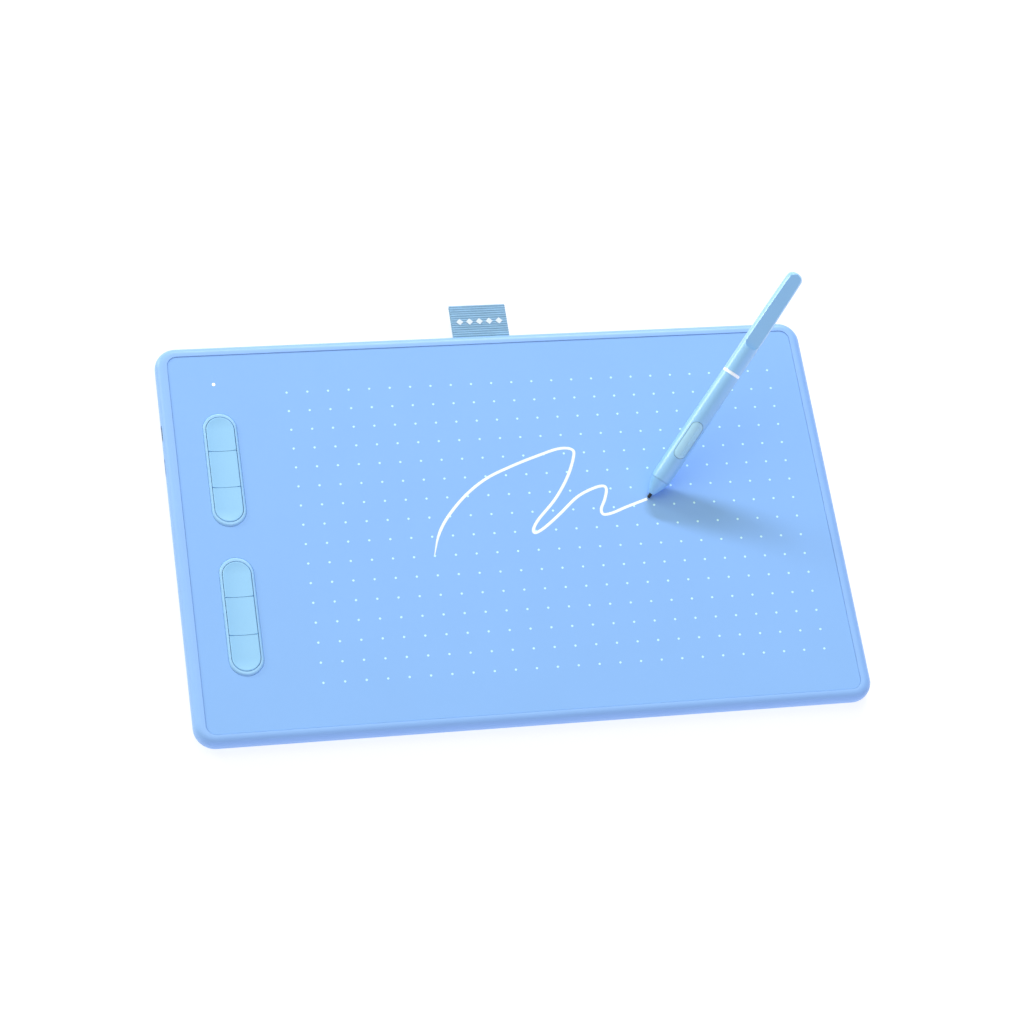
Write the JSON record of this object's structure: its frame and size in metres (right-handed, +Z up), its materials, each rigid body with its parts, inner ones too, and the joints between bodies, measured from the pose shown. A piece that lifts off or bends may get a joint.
==========
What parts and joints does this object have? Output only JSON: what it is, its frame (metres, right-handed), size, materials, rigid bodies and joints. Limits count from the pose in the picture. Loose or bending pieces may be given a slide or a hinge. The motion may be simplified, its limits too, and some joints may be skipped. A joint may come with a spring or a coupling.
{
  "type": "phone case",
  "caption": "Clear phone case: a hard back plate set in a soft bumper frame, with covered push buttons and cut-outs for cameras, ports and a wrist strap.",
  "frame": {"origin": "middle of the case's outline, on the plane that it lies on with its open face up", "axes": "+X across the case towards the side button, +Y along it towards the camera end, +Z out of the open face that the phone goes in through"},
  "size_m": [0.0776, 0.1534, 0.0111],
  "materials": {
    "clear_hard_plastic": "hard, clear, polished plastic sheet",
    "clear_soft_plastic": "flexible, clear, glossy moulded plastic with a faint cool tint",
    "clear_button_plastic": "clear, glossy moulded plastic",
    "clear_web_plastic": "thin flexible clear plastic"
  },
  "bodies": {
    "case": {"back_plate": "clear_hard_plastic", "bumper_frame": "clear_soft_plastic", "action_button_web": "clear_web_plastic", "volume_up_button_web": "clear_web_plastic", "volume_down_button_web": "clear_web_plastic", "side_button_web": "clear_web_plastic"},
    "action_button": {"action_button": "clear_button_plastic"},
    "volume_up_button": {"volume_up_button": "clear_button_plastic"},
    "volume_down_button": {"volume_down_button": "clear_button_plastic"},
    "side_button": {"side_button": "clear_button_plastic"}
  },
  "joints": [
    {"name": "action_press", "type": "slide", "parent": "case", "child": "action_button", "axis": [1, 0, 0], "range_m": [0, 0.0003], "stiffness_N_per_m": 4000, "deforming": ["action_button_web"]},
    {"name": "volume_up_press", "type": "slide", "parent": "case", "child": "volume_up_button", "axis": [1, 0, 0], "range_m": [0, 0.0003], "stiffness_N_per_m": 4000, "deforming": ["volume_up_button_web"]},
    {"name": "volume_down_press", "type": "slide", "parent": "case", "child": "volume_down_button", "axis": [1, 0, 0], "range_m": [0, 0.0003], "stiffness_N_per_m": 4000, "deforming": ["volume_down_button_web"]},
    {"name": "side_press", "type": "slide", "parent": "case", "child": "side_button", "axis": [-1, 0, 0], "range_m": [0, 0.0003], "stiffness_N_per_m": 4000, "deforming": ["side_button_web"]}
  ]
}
==========
_DO THIS_. Only the count is wanted: report how many lines of the material above hold the word "bodies".

_IN RESPONSE_. 3